The well-established hyperfine structure and lifetime of the 5d4 D7/2- 6p4 4P05/2 transition of Xe II provide the computational basis for a Fourier-transform deconvolution. Computational studies of three candidate deconvolution methods show that, in the absence of a priori knowledge of the power spectra of the velocity distribution and noise function, a Gaussian inverse filter provides an optimal balance between noise amplification and filter broadening.
Deconvolution of axial-injection and multiplex LIF spectra from the P5 Hall thruster plume yields near-field and far-field axial velocity distributions.
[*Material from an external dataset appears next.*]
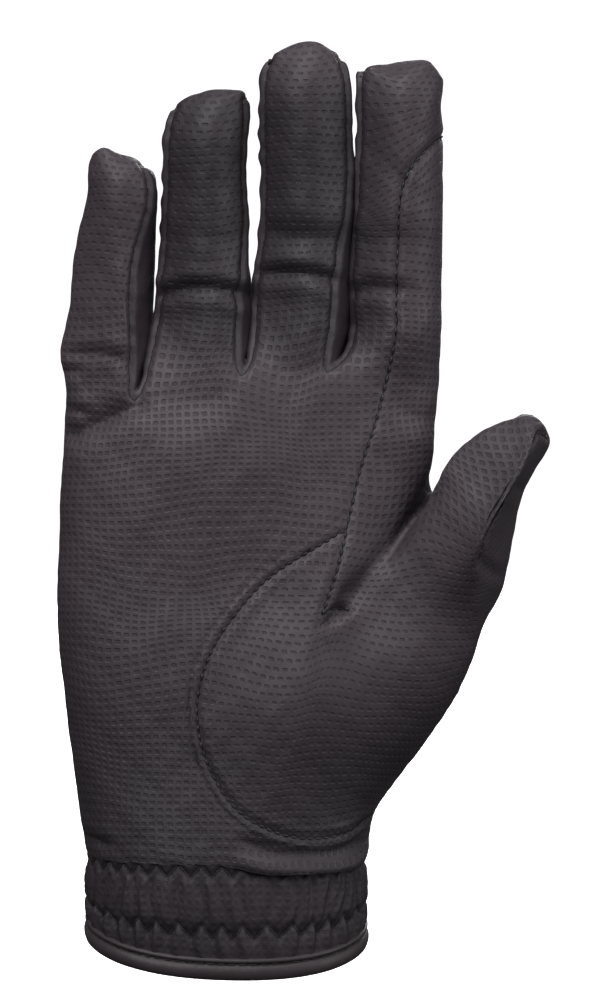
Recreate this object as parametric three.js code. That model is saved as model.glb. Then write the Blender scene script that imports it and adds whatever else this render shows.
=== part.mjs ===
// A right-hand riding glove of thin synthetic leather, filled as worn, with its palm to the front (-Y).
// Millimetres, +Z up along the fingers, the thumb on the +X side, the origin at the centre of the wrist opening.
// The hand form is one smooth subdivision surface through rings of points. It is divided along the
// seams into panels, and every panel is a leather wall of its own.
import * as THREE from 'three';

// Driving sizes in millimetres.
const PALM_WIDTH = 91;
const PALM_LENGTH = 117;
const PALM_DEPTH = 34;
const THUMB_LENGTH = 64;
const THUMB_WIDTH = 29;
const THUMB_DEPTH = 27;
const THUMB_LEAN_DEG = 30;
const THUMB_CURL = 3;
const CUFF_HEIGHT = 17.2;
const HEM_HEIGHT = 4;
const HEM_BOW = 4.5;
const HEM_PROUD = 0.5;
const GATHER_DEPTH = 0.8;
const GATHER_COUNT = 36;
const WALL = 1.2;
const SEAM_GAP = 0.3;

// Each finger's own sizes. lean is the tip's shift to +X and curl its shift to the palm side.
const FINGER_SIZES = {
  little: { length: 56.6, width: 21.1, depth: 19, lean: 2.4, curl: 5 },
  ring: { length: 68.4, width: 23.5, depth: 21, lean: 2.8, curl: 5 },
  middle: { length: 77.4, width: 23.6, depth: 22, lean: 1.7, curl: 5 },
  index: { length: 75.7, width: 22.1, depth: 21.5, lean: 1.8, curl: 4 },
};

// Rings of each finger from its base up. along is a share of the length, left and right are shares of the
// width from the axis, front and back are shares of the depth. seam is the place of the front right corner
// as a share of right, and rise is the slope of the ring, up to the right.
const RING_COLUMNS = ['along', 'left', 'right', 'front', 'back', 'seam', 'rise'];
const FINGER_RINGS = {
  little: [
    [0.13, 0.53, 0.473, 0.52, 0.52, 0.55, 0],
    [0.34, 0.465, 0.467, 0.53, 0.5, 0.5, 0],
    [0.55, 0.424, 0.465, 0.49, 0.48, 0.55, 0],
    [0.745, 0.354, 0.483, 0.48, 0.46, 0.78, 0],
    [0.883, 0.34, 0.473, 0.42, 0.42, 0.82, 0],
    [0.961, 0.345, 0.39, 0.25, 0.27, 0.82, 0],
  ],
  ring: [
    [0.13, 0.505, 0.503, 0.53, 0.52, 0.7, 0],
    [0.27, 0.471, 0.488, 0.48, 0.5, 0.72, 0],
    [0.459, 0.456, 0.44, 0.51, 0.49, 0.82, 0],
    [0.638, 0.457, 0.408, 0.47, 0.48, 0.85, 0],
    [0.817, 0.478, 0.397, 0.46, 0.44, 0.85, 0],
    [0.946, 0.39, 0.392, 0.28, 0.28, 0.82, 0.12],
  ],
  middle: [
    [0.12, 0.481, 0.505, 0.53, 0.52, 0.62, 0],
    [0.256, 0.468, 0.5, 0.48, 0.5, 0.64, 0],
    [0.45, 0.443, 0.491, 0.5, 0.49, 0.82, 0],
    [0.66, 0.475, 0.487, 0.49, 0.47, 0.85, 0],
    [0.84, 0.475, 0.467, 0.45, 0.44, 0.85, 0],
    [0.945, 0.41, 0.388, 0.28, 0.28, 0.82, 0],
  ],
  index: [
    [0.12, 0.466, 0.52, 0.53, 0.52, 0.8, 0],
    [0.243, 0.471, 0.515, 0.48, 0.5, 0.8, 0],
    [0.46, 0.477, 0.503, 0.51, 0.49, 0.8, 0],
    [0.68, 0.455, 0.49, 0.49, 0.47, 0.8, 0.62],
    [0.88, 0.469, 0.465, 0.44, 0.43, 0.8, 0],
    [0.964, 0.43, 0.414, 0.27, 0.27, 0.8, 0],
  ],
};
const THUMB_RINGS = [
  [0.49, 0.42, 0.445, 0.47, 0.45, 0.44, -0.42],
  [0.687, 0.41, 0.27, 0.42, 0.4, 0.52, -0.15],
  [0.859, 0.319, 0.24, 0.34, 0.32, 0.53, 0],
  [0.955, 0.16, 0.208, 0.19, 0.19, 0.5, 0],
];

// Rows of the hand from the wrist seam to the finger bases. The rises are shares of the palm length at the left
// and the right edge, and crest adds to them at the thumb web. left and right are shares of the palm width from
// the middle line; the others are shares of the palm depth: front, back, forward bringing the thumb side to the
// front, and valley setting the crease beside the ball of the thumb back.
const ROW_COLUMNS = [
  'riseLeft', 'riseRight', 'crest', 'left', 'right', 'front', 'back', 'forward', 'valley',
];
const BODY_ROWS = [
  [0, 0, 0, 0.374, 0.377, 0.68, 0.7, 0, 0],
  [0.08, 0.08, 0.03, 0.393, 0.401, 0.64, 0.62, 0.03, 0],
  [0.195, 0.149, 0.07, 0.412, 0.452, 0.58, 0.52, 0.1, 0],
  [0.32, 0.258, 0.1, 0.433, 0.552, 0.54, 0.46, 0.22, 0.02],
  [0.488, 0.375, 0.1165, 0.452, 0.641, 0.52, 0.43, 0.32, 0.1],
  [0.614, 0.484, 0.116, 0.45, 0.689, 0.5, 0.42, 0.38, 0.14],
  [0.739, 0.802, 0, 0.444, 0.552, 0.47, 0.4, 0, 0],
  [0.865, 0.886, 0, 0.433, 0.563, 0.43, 0.37, 0, 0],
  [0.974, 0.98, 0, 0.428, 0.573, 0.37, 0.34, 0, 0],
].map((row) => named(row, ROW_COLUMNS));
const BALL_ROW = 4;
const WEB_ROW = 5;
const CROTCH_ROW = 8;
const CREST_REACH = 0.5;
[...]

Near-field LIF spectra provide velocity distributions that cannot be measured by probe-based methods, while far-field LIF spectra provide a basis for comparison with mass spectrometer data. Transforming far-field ion axial velocity distributions to an ion energy basis reproduces all Xe II features found in mass spectrometer data taken at the same location and conditions. Axial profiles of ion axial velocity show a zone of increasing velocity extending 20 cm downstream of the thruster exit plane, with decreasing velocity from 20 to 50 cm, and demonstrate repeatabilities within 2%. Vertical-beam LIF reveals unexpectedly strong interactions between counterflowing streams in the inward divergence region at the thruster centerline.
Deconvolution of multiplex LIF spectra taken from the FMT-2 ion engine plume provides beamwise velocity distributions from 1.4 mm to 30 cm. Axial profiles of axial velocity fail to disclose the location of the neutralization plane, while radial sweeps of axial velocity show no discernable trend. Radial profiles of radial velocity show increasing divergence with radial position.